I'm almost convinced. But there is something about it that just screams 80s to me. And not good, fun, tasteless, bright 80s, but the 80s that you see on documentaries about Thatcherite Britain with women going to work in the city in long double breasted jackets that make them look about a foot tall and mid calf length skirts and pussy bow blouses and sensible court shoes. Ack! It's enough to make me gag.
Can I get over this? Or should I just stick to a short handle and have done with it?
Do you have a magazine obsession? Or is that just me? I love them. I can't help myself. But I end up buying so many of them I never have the chance to read them properly.
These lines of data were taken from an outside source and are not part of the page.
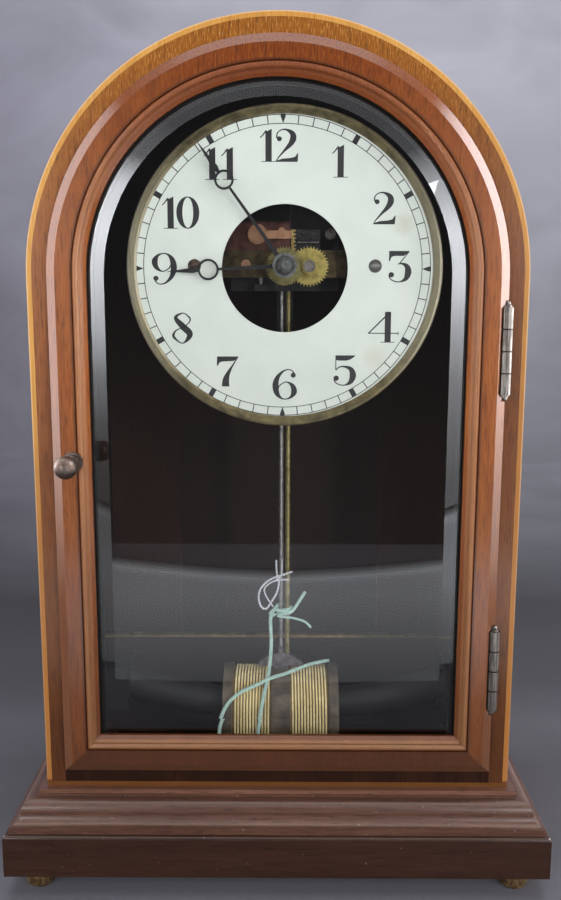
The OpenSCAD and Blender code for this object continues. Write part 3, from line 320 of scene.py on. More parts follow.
def glyph(digit):
    """Faces of a numeral one unit high, as lists of (x, z), and its width."""
    if digit == "0":
        return ring(.35, .5, (.35, .5), (.165, .468)), .70
    if digit == "1":
        return ([[(.17, .02), (.36, .02), (.36, 1.0), (.17, .90)],
                 [(.05, 0), (.48, 0), (.48, .022), (.05, .022)]]
                + stroke([(.01, .73, .03), (.08, .80, .035), (.20, .95, .05)])), .48
    if digit == "2":
        return (stroke([(.075, .72, .05), (.085, .86, .035), (.20, .965, .035), (.36, .975, .06),
                        (.53, .87, .15), (.565, .72, .19), (.49, .55, .15), (.30, .34, .07),
                        (.12, .13, .035), (.06, .03, .03)])
                + [disc(.15, .70, .075),
                   [(.03, 0), (.70, 0), (.72, .27), (.70, .27), (.62, .155), (.47, .115),
                    (.25, .10), (.05, .035)]]), .72
    if digit == "3":
        return ([[(.05, .985), (.68, .985), (.66, .95), (.50, .83), (.22, .83), (.13, .80),
                  (.075, .66), (.05, .66)], disc(.13, .235, .085)]
                + stroke([(.66, .965, .03), (.36, .575, .03)], 1)
                + stroke([(.33, .57, .03), (.46, .585, .06), (.60, .50, .15), (.645, .32, .20)]
                         + BOWL)), .74
    if digit == "4":
        return ([[(0, .285), (.95, .285), (.95, .315), (0, .315)],
                 [(.52, .02), (.71, .02), (.71, .99), (.52, .99)],
                 [(.40, 0), (.83, 0), (.83, .022), (.40, .022)],
                 [(.925, .25), (.95, .25), (.95, .36), (.925, .33)]]
                + stroke([(.68, .99, .045), (.02, .30, .04)], 1)), .95
    if digit == "5":
        return ([[(.10, .985), (.72, .985), (.70, .95), (.58, .86), (.45, .815), (.20, .815),
                  (.10, .84)], disc(.13, .24, .085)]
                + stroke([(.115, .98, .03), (.115, .50, .03)], 1)
                + stroke([(.115, .50, .03), (.22, .60, .04), (.38, .62, .06), (.58, .54, .14),
                          (.65, .33, .20)] + BOWL)), .76
    if digit == "6":
        return stroke(SIX) + [disc(.655, .80, .08)], .76
    if digit == "7":
        return ([[(.03, .985), (.70, .985), (.69, .95), (.55, .84), (.25, .82), (.12, .80),
                  (.045, .68), (.02, .68)]]
                + stroke([(.68, .97, .03), (.52, .70, .05), (.38, .45, .12), (.30, .22, .20),
                          (.29, 0, .24)])), .72
    if digit == "8":
        return stroke([(.62, .80, .05), (.58, .86, .05), (.40, .985, .035), (.17, .84, .11),
                       (.38, .56, .20), (.60, .30, .19), (.38, .015, .035), (.10, .22, .08),
                       (.17, .42, .045), (.38, .52, .03), (.58, .68, .035),
                       (.62, .80, .05)]), .70
    return [[(.76 - x, 1 - z) for x, z in face] for face in glyph("6")[0]], .76


def make_print():
    """Numerals, minute track, hour blocks and quarter marks on the dial."""
    faces = []
    centres = {12: (-2.7, 52.5), 1: (24.4, 45.8), 2: (44.4, 25.5), 3: (51.9, -0.1),
               4: (45.2, -27.4), 5: (27.6, -47.2), 6: (0, -53.8), 7: (-26.2, -47.8),
               8: (-47.2, -28.1), 9: (-54.5, -1.4), 10: (-46.9, 23.4), 11: (-28.9, 44.7)}
    wide, tall = 14.8, 14.1
    for number, (cx, cz) in centres.items():
        text, x, placed = str(number), 0.0, []
        for k, digit in enumerate(text):
            shapes, width = glyph(digit)
            placed += [[(x + px, pz) for px, pz in face] for face in shapes]
            end = x + width
            x += 0.53 if text == "11" else 0.44
        for face in placed:
            faces.append([(cx + (px - end / 2) * wide, cz + (pz - 0.5) * tall)
                          for px, pz in face])
    for r in (63.12, 66.9):
        faces += ring(-0.9, -1.25, (r + 0.17, r + 0.17), (r - 0.17, r - 0.17), 240)
    for k in range(60):
        a = math.radians(6 * k)
        out, side = Vector((math.sin(a), math.cos(a))), Vector((math.cos(a), -math.sin(a)))
        if k % 15 == 0:
            shape = ((63.1, 0), (66.2, 1.15), (67.2, 0.9), (67.2, -0.9), (66.2, -1.15))
        elif k % 5 == 0:
            shape = ((63.1, 1.2), (66.9, 1.2), (66.9, -1.2), (63.1, -1.2))
        else:
            shape = ((63.1, 0.22), (66.9, 0.22), (66.9, -0.22), (63.1, -0.22))
        faces.append([tuple(Vector((-0.9, -1.25)) + out * r + side * s) for r, s in shape])
    verts, polys = [], []
    for face in faces:
        area = sum(a[0] * b[1] - b[0] * a[1] for a, b in zip(face, face[1:] + face[:1]))
        if abs(area) < 1e-9:
            continue
        points = face if area > 0 else face[::-1]
        polys.append(tuple(range(len(verts), len(verts) + len(points))))
        verts += [(HAND_X + x * MM, PRINT_Y, HAND_Z + z * MM) for x, z in points]
    mesh = add_mesh("dial_print", verts, polys, smooth=False)
    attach(mesh, "case")
    return mesh


dial_print = make_print()


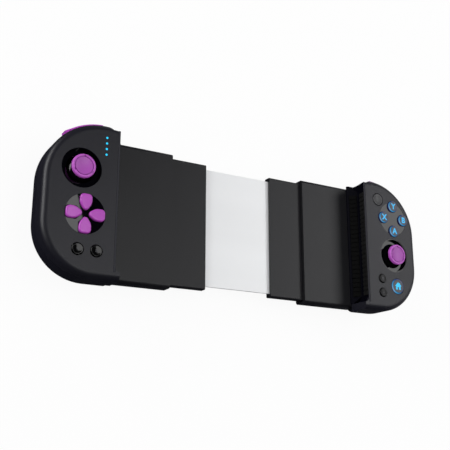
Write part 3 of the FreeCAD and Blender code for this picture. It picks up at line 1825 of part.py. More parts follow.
def main():
    make_plate()
    for side in (LEFT, RIGHT):
        make_sleeve(side)
        make_housing(side, "front")
        make_housing(side, "back")
        make_grip(side)
    make_buttons()
    make_dpad()
    make_dpad_disc()
    make_face_disc()
    make_light_guide()
    make_battery()
    make_port()
    DOC.recompute()
    check_document()
    os.makedirs("parts", exist_ok=True)
    for name, item in NODES.items():
        item.Shape.exportStep("parts/" + name + ".step")
    print(len(NODES), "pieces")


main()
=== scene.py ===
"""Telescopic phone gamepad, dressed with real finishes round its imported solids.

X runs from the left grip to the right one, Y towards the shoulder buttons and Z out of
the face. Lengths are in millimetres, but in Softbox and Studio they are in metres unless
their names end in _mm.
"""

import logging
import math
from dataclasses import dataclass
from enum import Enum
from typing import Iterable, Sequence

import bmesh
import bpy
from mathutils import Matrix, Vector


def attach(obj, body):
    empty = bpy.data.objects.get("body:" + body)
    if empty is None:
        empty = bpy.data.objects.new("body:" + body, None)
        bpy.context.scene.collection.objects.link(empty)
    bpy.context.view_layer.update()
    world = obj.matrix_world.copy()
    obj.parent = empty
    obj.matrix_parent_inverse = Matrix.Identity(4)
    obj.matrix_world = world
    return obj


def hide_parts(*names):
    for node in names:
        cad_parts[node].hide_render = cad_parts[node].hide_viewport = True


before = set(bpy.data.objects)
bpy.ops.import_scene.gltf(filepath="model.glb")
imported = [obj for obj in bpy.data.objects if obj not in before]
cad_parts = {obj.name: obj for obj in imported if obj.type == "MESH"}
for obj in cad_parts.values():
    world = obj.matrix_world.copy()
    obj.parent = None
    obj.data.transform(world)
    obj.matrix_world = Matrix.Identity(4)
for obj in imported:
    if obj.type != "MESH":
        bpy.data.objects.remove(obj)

LOG = logging.getLogger("gamepad")
MM = 0.001
# Corners nearer to each other than this are one, in metres
NEAR = 1e-6
NODES: dict[str, bpy.types.Object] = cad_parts

# Short names for the types that repeat
Colour = tuple[float, float, float, float]
Pair = tuple[float, float]
Triple = tuple[float, float, float]
Mesh = bmesh.types.BMesh
Edge = bmesh.types.BMEdge
Socket = bpy.types.NodeSocket

# Edges of a new piece that turn by more than this stay hard
HARD_ANGLE = math.radians(38)
# Edges of a CAD node that turn by more than this get broken, with so many faces
BROKEN_ANGLE = math.radians(40)
BROKEN_FACES = 2
# How near to a ring, or to the top of a block, a corner counts as on it, in mm
RING_REACH = 1e-3
TOP_REACH = 1e-4
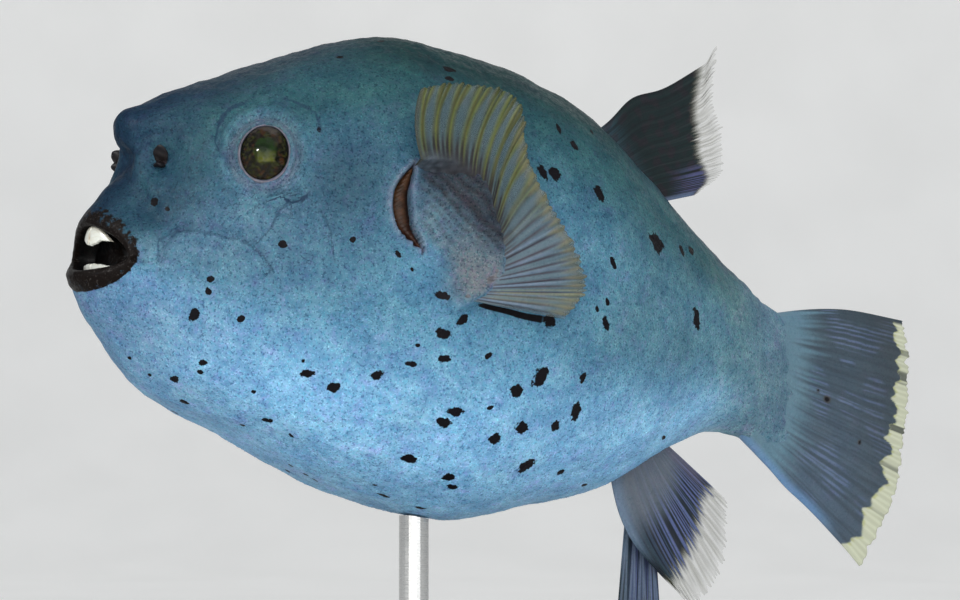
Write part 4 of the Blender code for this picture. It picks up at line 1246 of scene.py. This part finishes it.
def ripple(across, rays):
    """The wave of the sheet from ray to ray."""
    return np.sin(across * rays * 2 * math.pi)


def streaks(across, count, seed):
    """Fine uneven lines that run out along a fin, about -1 to 1: a sum of sine waves over its width alone."""
    rng = np.random.default_rng(seed)
    total = np.zeros(across.shape)
    for rate, start in zip(rng.uniform(0.25, 1.0, 14) * count, rng.uniform(0, 2 * math.pi, 14)):
        total += np.sin(across * rate * math.pi + start)
    return total / 2.6


def crowned(across):
    """0 at a fin's leading edge and last ray and 1 between: the square root of sin(pi across)."""
    return np.clip(np.sin(math.pi * across), 0, 1) ** 0.5


def fin_thickness(across, out, film, ray, root, reach, power):
    """The film's thickness, and on it the rays', which halves going out, and the root's, which thins away."""
    return film + ray * (1 - 0.5 * out) + root * ease(out, reach, -0.1) ** power * crowned(across)


def fringe_film(clear, most, ray, streak, out):
    """How solid a fin's tissue is: clear lets most of it go, but less on the rays and on some streaks."""
    return 1 - clear * (most - 0.16 * ray * ease(out, 1.0, 0.90) - 0.08 * ease(streak, 0.2, 0.8))


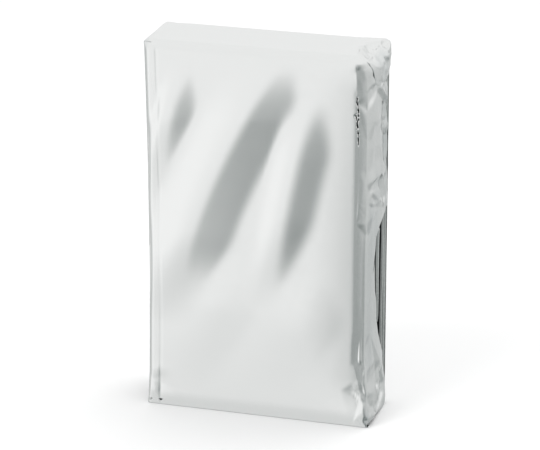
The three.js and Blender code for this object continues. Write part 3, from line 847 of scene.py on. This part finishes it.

I am trying to ween myself off at the moment.
So I was flicking through an issue of Elle from a few months ago and saw this picture. And realised that what I absolutely, categorically, without exception, must own is a pair of black sandals with ankle ties.
Look how down right delicious they are.
Of course this pair probably cost more than has ever been extricated from my sticky little hand for one item, so probably not. I mean, really, for sandals? No, me neither.
So hmm, alternatives?
This pair are from River Island (my spiritual home as I'm sure you are aware). They have these weird gold dangly bits, but I had a look see and I could easily have them away with a pair of scissors and a good eye in a well lit room.
But will they then be elegant? Coz they really need to be elegant I feel. Having scoured most of the shops I didn't find any suitable alternative, but is that a good enough reason to purchase?
When I was at secondary school I loathed my PE teachers with a passion. They were petty individuals with inferiority complexes who had their favourites and their favourites to persecute. I returned the favour and we spent a large amount of time trying to make each others' lives hell.
Ah, good times...!
Well, one of them had particularly heinous taste in trousers.
I thought of her when I bought these today. But they are cute, right? For pottering around when the temperatures are soaring? And for my travels?
I keep being drawn to what Vogue seems to have named "backpacker/gap year chic", you know, global prints and easy to wear styles that are still chic. But most things under this bracket are pretty hid and would have to be worn with tongue firmly embedded in cheek, but I think these flirt with the trend while still being very pretty. At least I hope so.
Aaarrggghhh! Why does this have to happen? That you get something in your head and then find that you can't get it out and won't be able to get a thing done until you own it. And then find the item you want and your body type are singularly out of sync. Which is the case with my bottom and hips and more or less any pair of shorts in the whole entire world.
Is it too much to ask for to look chic like Miss Lazereanu?
(Image via Handbag)
I fear so.
I do like both these pairs and another pair from Gap that are emerald green silk. But they are quite short and I'm not sure I am quite up to it.
Poor Mariacarla Boscono. What explanation can there be for this? Getting chased by a knife-wielding maniac while partly dressed and seeking solace at a celeb event where lots of paps are hanging out? Yes, that seems to make the most sense. There surely couldn't be any other reason, could there?
I have to confess that I am a bit confused about how I feel about Xtina's return. Well, not really her return as such, more the incarnation that she has taken for this return.
I think she looks incredible. Like a beautiful, perfect replicant.
And I have never enjoyed her imagery more.
But is it a bit too Gaga? Except, you know, not carried out quite as imaginatively or as well?
And I just feel that she is aware of that and is trying to up her game. But instead of more being more creative she has just gone more slutty.
And S&M-y. At what stage does it stop being provocative and start being a bit creepy and demeaning? When you have a gag in your mouth in order to sell pop songs...? Just a thought.
But I guess when she did Dirrrrrrrrty (too many rs?) I lost my heart to her first time round, so she has previous and I didn't hate it then. In fact I liked her purely because she was doing something with her image that no one else was doing.
Maybe my major concern is that now everyone has seen the impact of Gaga on music imagery that we will just have to suffer various watered-down versions of her style to sell their watered-down pop.
No more work for... well, a few months, probably...
But anyway, I am off to Norfolk. And even though it doesn't seem as though there is going to be particularly good weather I am currently trying optimism on for size. So I thought that I might try and find a nice pair of knee length shorts to schlep around in.
So I started a little search. And my eyes were assaulted by these monstrosities:
Honestly, aren't shops meant to, you know, make nice clothes that people want to actually, erm, wear?
I like these in theory, they are pretty and vintage-y. But dear lord, is anyone other than Pixie Lott actually going to walk around in something so short?
You know what? When Diana Vickers was on The X Factor wielding around that sodding claw hand I wanted to rip the damn thing off and beat her with it. And yes, thanks, the anger management classes are coming along well...
(Image via Look)
Well, I think she might finally be safe from me. Partly because whoever is managing her has clearly been inflicting some cruel techniques to counter the claw instinct. Nicely done.
And partly because they have given her some really good styling. How adorable is she in this outfit?
I am really loving the combination of the high waist and the crop top. I have seen it a few times and I think it works really nicely. Definitely the only way to work the crop.
Unless you are La Kruger, of course.
Because she laughs in the face of rules and indeed common sense.